Perigo no ar: as sucessivas ondas de implantação de sistemas de compliance podem reverter a tendência de duas décadas de flexibilização organizacional
Poucas instituições são tão representativas do peculiar sistema social pindoramense quanto os cartórios. Nesses notáveis estabelecimentos, pode-se observar como a terra pátria reinventou os princípios fordistas de organização do trabalho, azedando-os com os temperos locais. No arranjo físico, impera a impessoalidade desajeitada das burocracias tropicais, de racionalidade limitada e nexos acidentais. Aqui e ali, tropeça-se em sucessivas filas, o nosso cativante modo de ordenar os gentios, a denunciar a baixa produtividade do arranjo. Os contatos pessoais privilegiam os princípios sagrados de autoridade em detrimento de noções básicas de gentileza e civilidade. Porém, é na linha de montagem de autenticações e reconhecimento de firmas que se encontra a peça-chave do sistema: o carimbador. Faça chuva, sol ou ambos, lá estará o impoluto, a executar as performances ritmadas e minimalistas que provêem a trilha sonora dos cartórios.
Entretanto, engana-se aquele que considerar o carimbador um espécime organizacional exclusivo dos cartórios, tal qual um mico-leão-dourado em reserva ecológica. Pois ocorre que nesse preciso momento o mundo corporativo recicla organização e métodos, tempos e movimentos, e, com esse revival, o curioso espécime volta às luzes da ribalta. Primeiro vieram as normas ISO, que trouxeram a promessa de nos redimir do caos e introduzir algum controle sobre os manhosos processos empresariais. De prático, incharam quadros, dilapidaram orçamentos e criaram um nicho de trabalho para consultoria, outro para treinamento e um mais para serviços de certificação. À sua imagem e semelhança, vieram as normas ambientais. Em lugar de salvar baleias e pandas, elas trouxeram mais consultores, treinamento e novos certificados. Em contrapartida, espremeram um pouco mais os orçamentos. Então, foi a vez da segurança e da saúde ocupacional. E, em seu rastro, vieram a responsabilidade social, a lei Sarbanes-Oxley e a gestão de riscos.

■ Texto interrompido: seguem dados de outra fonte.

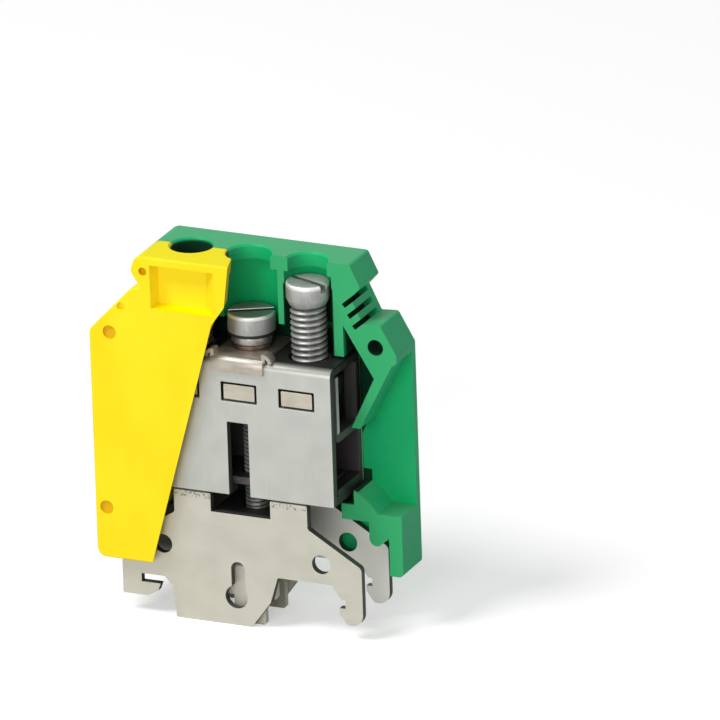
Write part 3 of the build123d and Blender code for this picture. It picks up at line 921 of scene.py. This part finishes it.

Em um curto período de tempo, uma onda de selos e certificados, com volume de mar asiático, inundou as empresas. E, para piorar um quadro já complicado, cada um dos sistemas se pretende organismo vivo, a experimentar mutações e adicionar versões a cada mudança de estação. A dimensão da tragédia pode ser constatada pelo número de novos pingentes dependurados nos presidentes de empresas. Todos os sistemas são da mais alta importância e seus evangelistas devem ter acesso direto ao todo-poderoso de plantão.
Fuga? Evasão? As vítimas corporativas não parecem considerar essa opção. Em alguns casos, os selos e certificados são obrigatórios. Alguns mercados funcionam como clubes exclusivos. Os selos e certificados constituem condição necessária, porém não suficiente, para passar pela porta. Ao menos assim rezam as mais populares lendas. Entretanto, no mais das vezes, uma “mão invisível” parece estar por trás das adoções. Não aquela famosa, cunhada pelo prodigioso filho de Kirkaldy, porém uma outra, imperfeita, movida por grupos de consciência pragmática e bolsos ambiciosos, uma mão capaz de induzir ao vício e tornar as empresas dependentes de rituais e honrarias. Vítimas da patologia, muitos executivos patrocinam, ano após ano, a conquista de novos selos e certificados. Eles recrutam especialistas, contratam consultores e gerenciam projetos. Ao final, mesmo que o benefício seja nulo ou pífio, emprestam o sorriso para uma foto comemorativa.
Quem paga o selo e a foto? Primeiro, os próprios donos, sejam eles acionistas, sejam empresários; segundo, os clientes, pelo deslocamento de custos; e terceiro, a própria comunidade e o meio ambiente, pela troca do fato pela ficção. Para os ingênuos, ter um certificado de qualidade significa ter qualidade e ter um selo de responsabilidade social significa ser socialmente responsável. No mais das vezes, a realidade revela cores mais primárias: ter um certificado significa apenas ter um certificado e ter um selo significa apenas ter um selo.
Entre os mais práticos, quem mergulhou no poço sem fundo dos selos e das certificações procura agora uma saída honrosa. A resposta – propõem os especialistas – é a unificação: juntar os vários artefatos em um único sistema, certamente um de paquidérmicas proporções. Com isso, argumentam, a racionalização operaria seus milagres e sinergias seriam geradas. Será? Mais provável é que tenhamos a empresa transformada em um grande cartório e ocorra em definitivo a ascensão triunfante daquele magistral profissional, a martelar seu carimbo para marcar os novos ritmos e rumos da vida corporativa.